Perché questa tecnologia è rimasta ancora di nicchia rispetto ad altri sistemi che sfruttano le energie rinnovabili? Pensiamo al fotovoltaico o all’eolico…
D’Alonzo: Come sempre, ci sono dei vantaggi e degli svantaggi in questo tipo di soluzione. È una tecnologia che utilizza una fonte rinnovabile presente potenzialmente dappertutto, dal punto di vista estetico ha molto meno impatto rispetto a dei pannelli fotovoltaici o a delle pale eoliche: dall’esterno infatti come dicevo non è visibile. Inoltre, una volta installato è un sistema che potenzialmente dura per decenni. Dalla parte degli svantaggi c’è l’alto costo dell’investimento iniziale. Questo scoglio, in mancanza di incentivi adeguati, blocca la diffusione di questa tecnologia. Basti pensare che i paesi in cui questo tipo di soluzioni energetiche sono più usate – come la Svezia o la Svizzera – sono quelli in cui sono stati disposti incentivi ad hoc. Per questo all’interno del progetto INTERREG Spazio Alpino GRETA abbiamo lavorato in un consorzio europeo per trovare soluzioni che possano incentivare gli utenti, ma anche le amministrazioni, alla diffusione di questa tecnologia. In generale, si è provveduto a diffondere informazioni sulla geotermia a bassa temperatura e sul suo potenziale nell’arco alpino. Noi di Eurac Research abbiamo poi sviluppato due strumenti, gratuiti e liberamente consultabili online, per capire le aree con maggior potenziale per l’utilizzo di questa soluzione e per aiutare gli utenti a calcolarne i costi di avviamento.
Webtool
Il webtool permette all’utente di calcolare la quantità di potenza ed energia geotermica che può essere estratta dal terreno in un determinato luogo. Inoltre permette di “simulare” il singolo impianto geotermico a servizio di un edificio per capire se conviene, e in che misura, realizzare un impianto geotermico a bassa temperatura nella propria abitazione, azienda o struttura commerciale. Il webtool è accessibile all’indirizzo: https://tools.greta.eurac.edu/
Webgis
tramite il webgis è possibile capire, all’interno dell’arco alpino, dove conviene di più sostituire gli impianti “tradizionali” a gas metano o a gasolio con impianti che sfruttano la geotermia a bassa temperatura. Le mappe mostrano il potenziale geotermico, stimano la domanda termica degli edifici e i costi di installazione degli impianti incrociando dati come il costo della tecnologia, della trivellazione, delle pompe di calore e facendo un confronto finale con soluzioni alternative in termini di impegno economico e abbattimento delle emissioni di CO2. Le mappe sono dettagliate nelle aree pilota che hanno interessato il progetto: la Val D’Aosta e in regioni di Francia, Germania, Austria e Slovenia.
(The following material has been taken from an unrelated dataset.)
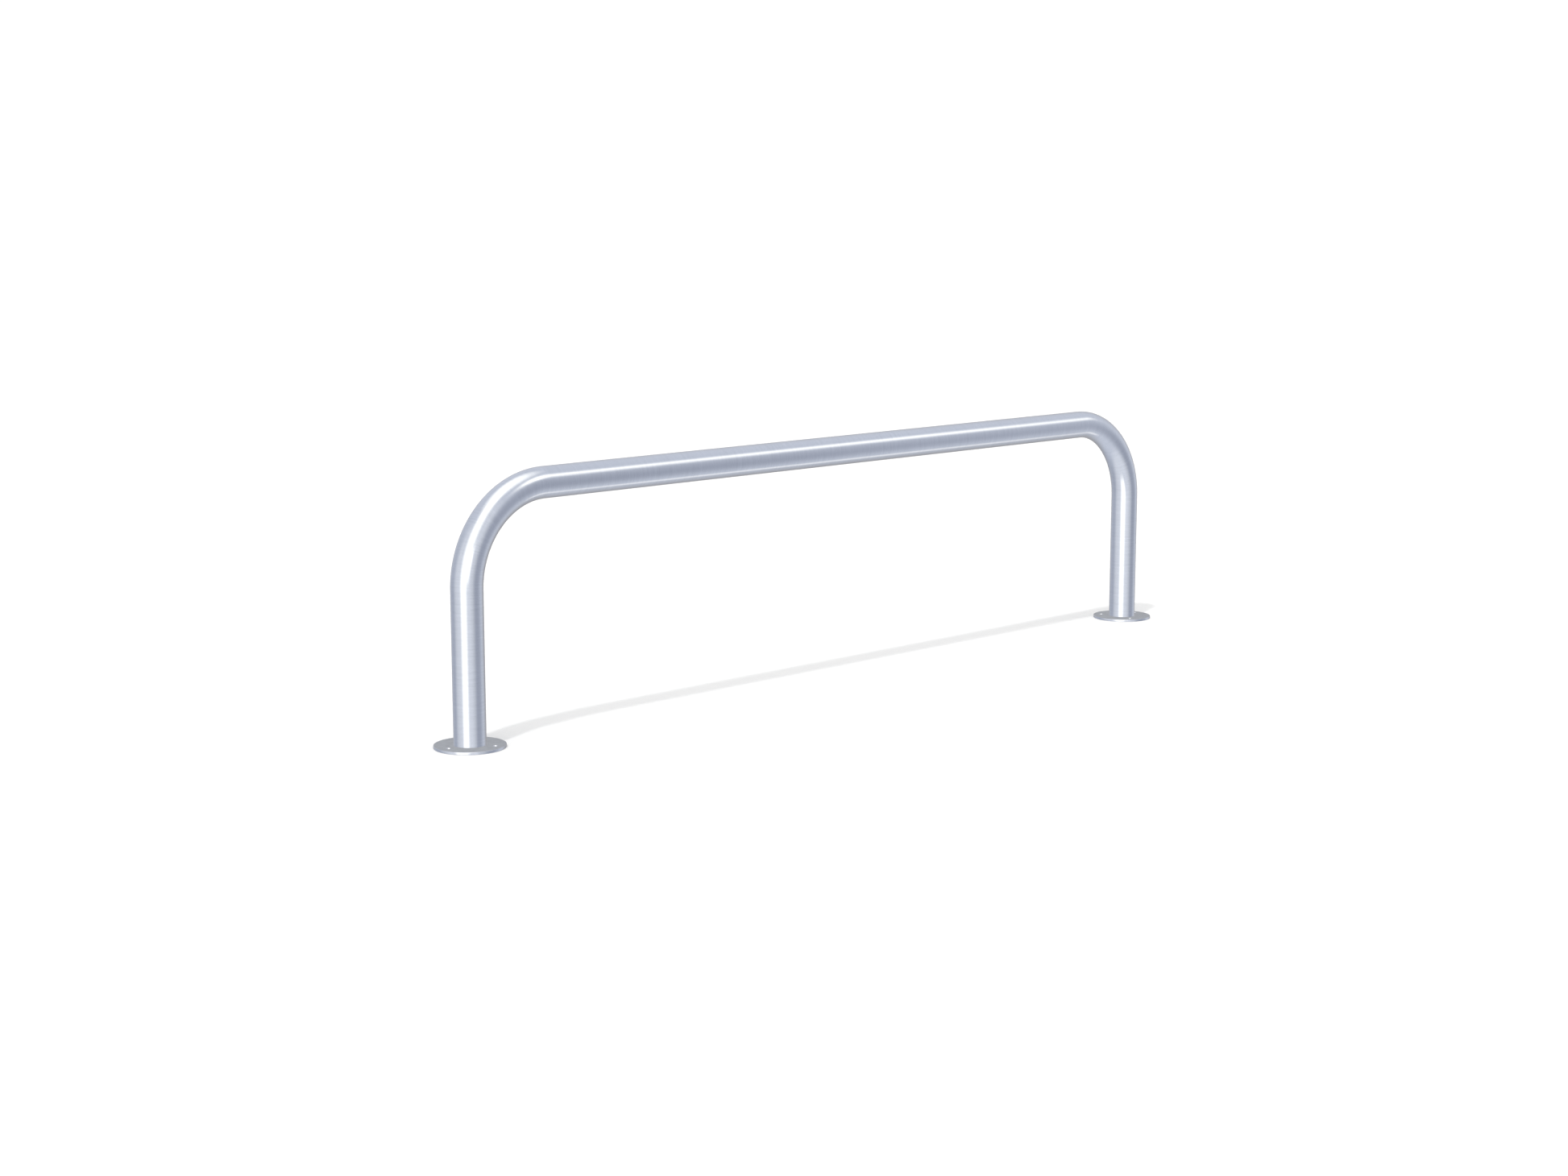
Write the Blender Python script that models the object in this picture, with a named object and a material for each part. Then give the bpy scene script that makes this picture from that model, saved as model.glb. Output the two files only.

Il webgis è accessibile all’indirizzo: http://greta.eurac.edu/
About the Interviewed
Valentina D’Alonzo è ricercatrice presso Eurac Research dal 2014, qui si occupa di pianificazione energetica e delle analisi spaziali a supporto dei decision-makers. Nel 2019 ha ottenuto il titolo di dottore di ricerca presso l’Università di Trento con una tesi sulla geotermia a bassa temperatura dal titolo "A Spatial Decision Support System for thermal energy planning at the regional scale”.